Nefret sarmalı
Her işte olduğu gibi siyasette de olumlu tavır önemlidir. Siyaset halk sevgisi ile yapılırsa her kademede yeni ufuklar açar. Başarılar, daha yüksek bir halka hizmet motivasyonu getirir. Başarısızlıklar bile kör ümitsizliğe dönüşmez, daha iyisini yapmak için ders çıkarılan deneyimler olarak kabul edilir.
Defalarca söyledik, Erdoğan, en büyük gücünü halka duyduğu sevgiden alıyor. Bu yeni bir şey değil, Erdoğan’ın tüm kariyeri boyunca göze çarpan bir özelliği.
Uzun süre bu istikamet üzerine yol aldığı için de halka yönelik sevgisinin vatandaşta gerçek bir karşılığı var. Köşeli düşünmeye alışkın kafalar, geniş halk kitlelerindeki bu sevgi rezervini anlamakta güçlük çekiyorlar. 1994’ten beri Erdoğan’ın temas ettiği insan sayısını küçümsüyorlar. Daha önemlisi, Erdoğan’ın halk ile temas yüzeyinin ‘hizmet’ ekseninde şekillendiğini, o hizmetin altında da halka duyulan sevginin yattığını görmüyorlar. Siyaset sahnesine çıktığından beri millete iltifat eden, her seferinde “ben sizin hizmetkarınızım” diyen bir liderin onca yıl itilip horlanmış kitlelerin duygu dünyasında ne ifade edeceğini kavrayamıyorlar.
Her sevgi, ona ulaşamayanlarda haset ve nefret duyguları oluşturur. Bizim muhalefetimiz de Erdoğan’ın halk ile ilişkisi karşısında böylesi bir karanlığa sürüklendi. Elindeki kitlenin hiç değilse bir kısmını, “duygusal Erdoğan karşıtlığı” ile konsolide edebildiğini görünce, tüm siyasetini “bir kişiye karşı olmak” üzerine kurdu. Bu, aynı zamanda muhalif liderlerin “haset hezeyanlarını” da teskin eden, onlara sahte de olsa başarı hissi tattıran bir yoldu. Erdoğan’a yönelik en ağır hakaretleri ettikten sonra dalkavuklarından gelen alkışları “nasıl çaktım ama” edası ile karşılıyor, gerçekten “siyaset” yaptıklarını sanıyorlardı.

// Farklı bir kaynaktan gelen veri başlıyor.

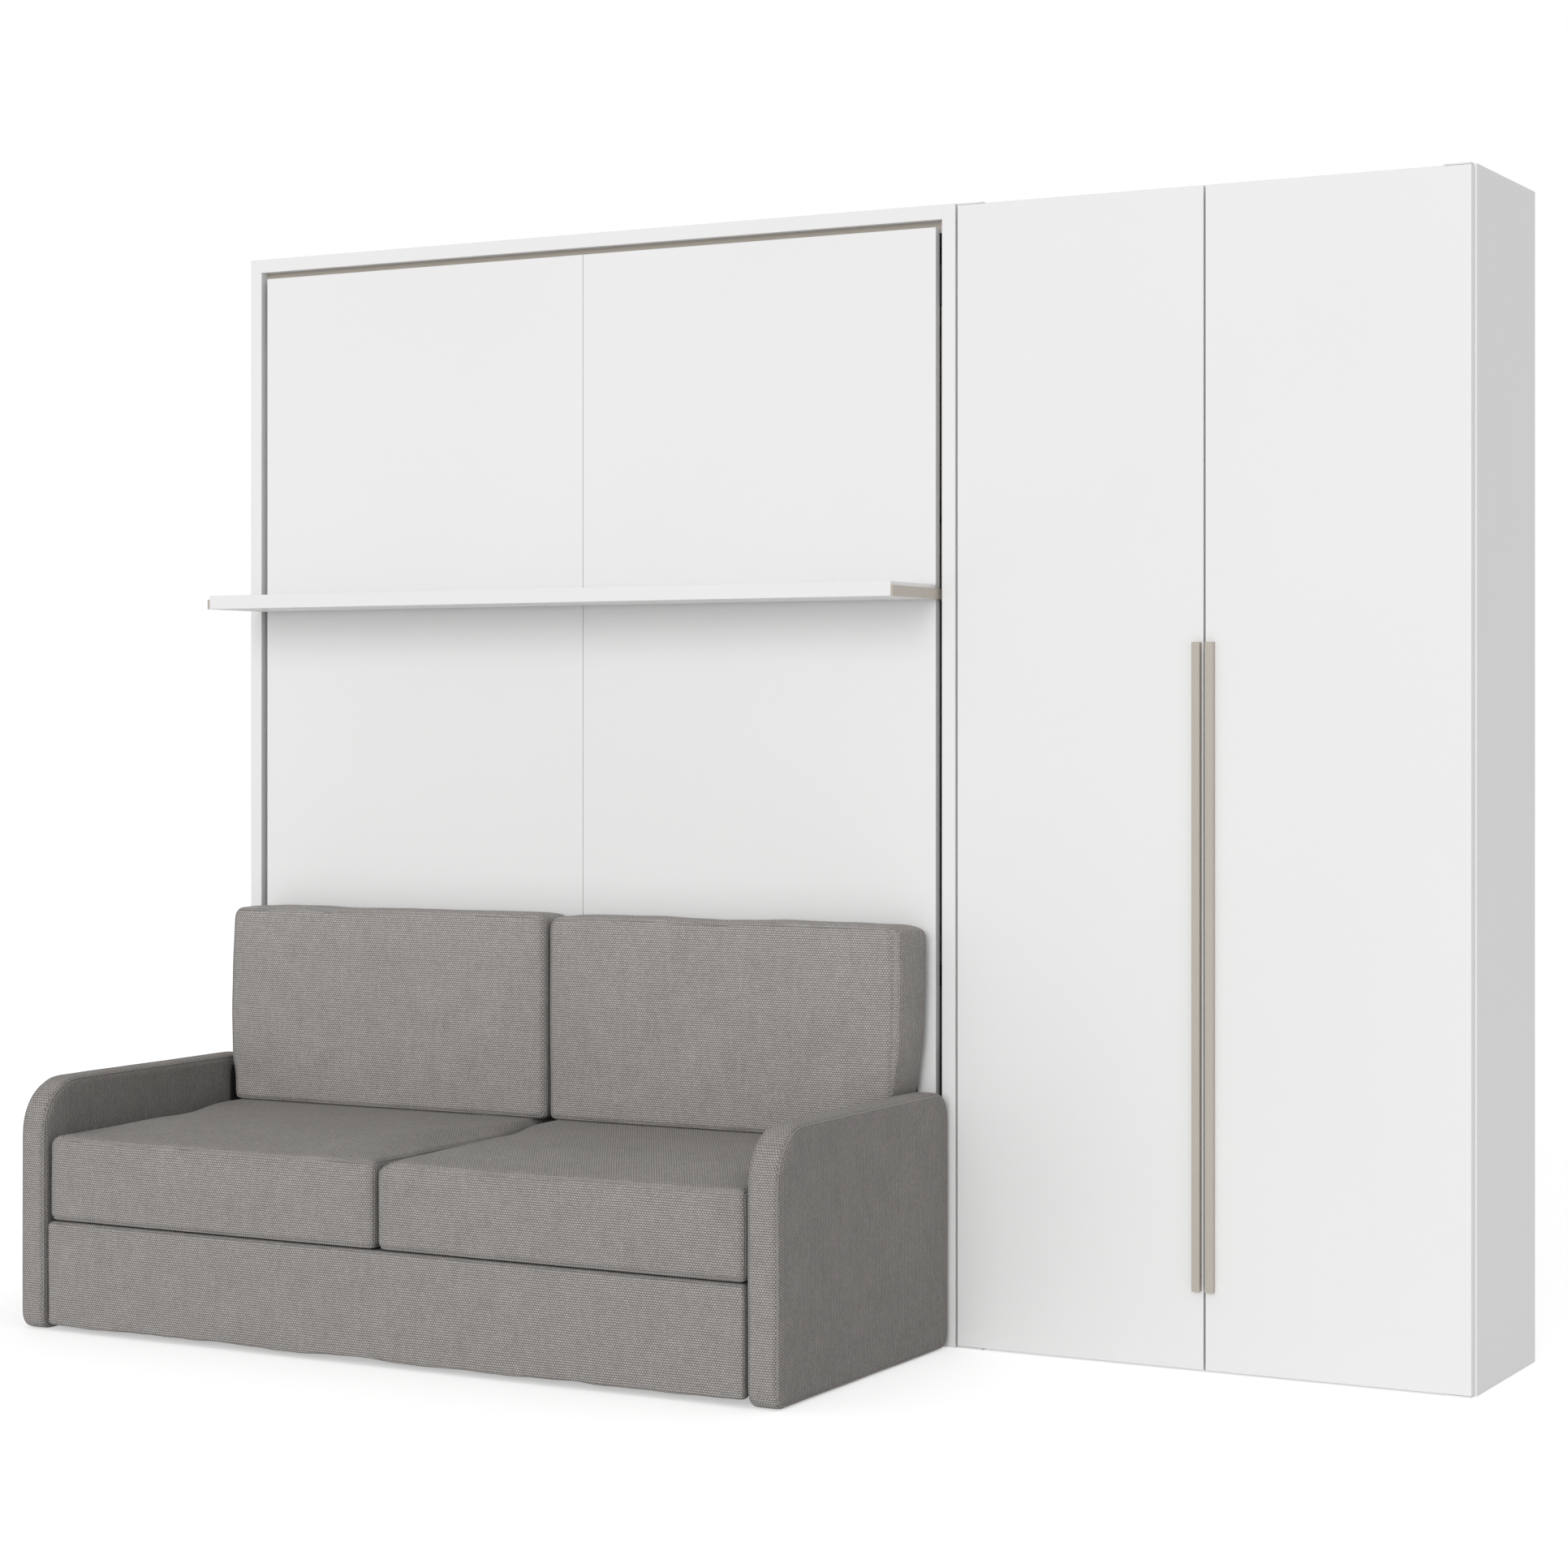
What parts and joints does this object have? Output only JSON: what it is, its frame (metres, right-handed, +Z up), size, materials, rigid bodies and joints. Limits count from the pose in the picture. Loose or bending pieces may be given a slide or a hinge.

İçlerinde büyüttükleri ve çevrelerine yaydıkları “negatif coşkunun” yavaş yavaş patolojik bir nefrete dönüştüğünü anlayamadılar. Kısa süre sonra tüm siyasi argümanları nefret üzerine şekillenir hale geldi. Erdoğan’a ve onu sevenlere, takdir edenlere yönelik nefret bir süre sonra tarafsız kalanlara da yöneldi. Ancak radikal örgütlerde, sapkın tarikatlara görülebilecek türde bir “ya bizdensin ya onlardan” dayatması tüm muhalif söyleme egemen oldu. “Mutlak kötü Erdoğan’a” yönelik hiçbir olumlu duygu cezasız kalmamalıydı!
Fakat sorun şu ki nefret, sevgi gibi çoğalan/çoğaltan bir duygu değil. Tam aksine, kısırlaştıran, kendi içine dönerek kurutan, kör bir his. Nefreti kökü kopmuş, yalnızca başka ağaçların yapraklarından beslenebilen kuru bir ağaca benzetebiliriz. Sadece nefret ettiği nesne üzerinden var olabilen, o olmayınca var olamayan asalak bir organizma…
Muhalif siyasetin bu kötücül karakter ile ayakta kalabilmesi için her defasında daha şiddetli bir nefret dalgası üretmesi gerekiyor. Her seferinde daha ağır hakaretler etmeli, daha korkunç iftiralar atmalı, daha akıl almaz yalanlar uydurmalı ki nefret, bir sonraki safhaya geçebilsin.
Bu, tam anlamı ile bir nefret sarmalı: Her seferinde daha fazla nefrete yol açan nefret, kendi kendinin yakıtı haline gelen kin…
Bu bitimsiz hezeyan hali, aynı zamanda kendilerini de öldüren bir süreç ama, muhalefetin bunun farkında olmadığı anlaşılıyor. Çünkü nefret sarmalı, körlüğü de mutlaklaştıran bir şey. Öyle bir körlük ki bu, ülkenin yaşadığı en büyük felaket, milyonlarca insanın ortak acısı bile içeriye bir nebze olsun ışık sızdıramıyor.
Türkiye, yirmi beş gündür sadece deprem felaketinin acılarına değil, yalana, iftiraya, faşizme ve nefrete karşı da direniyor.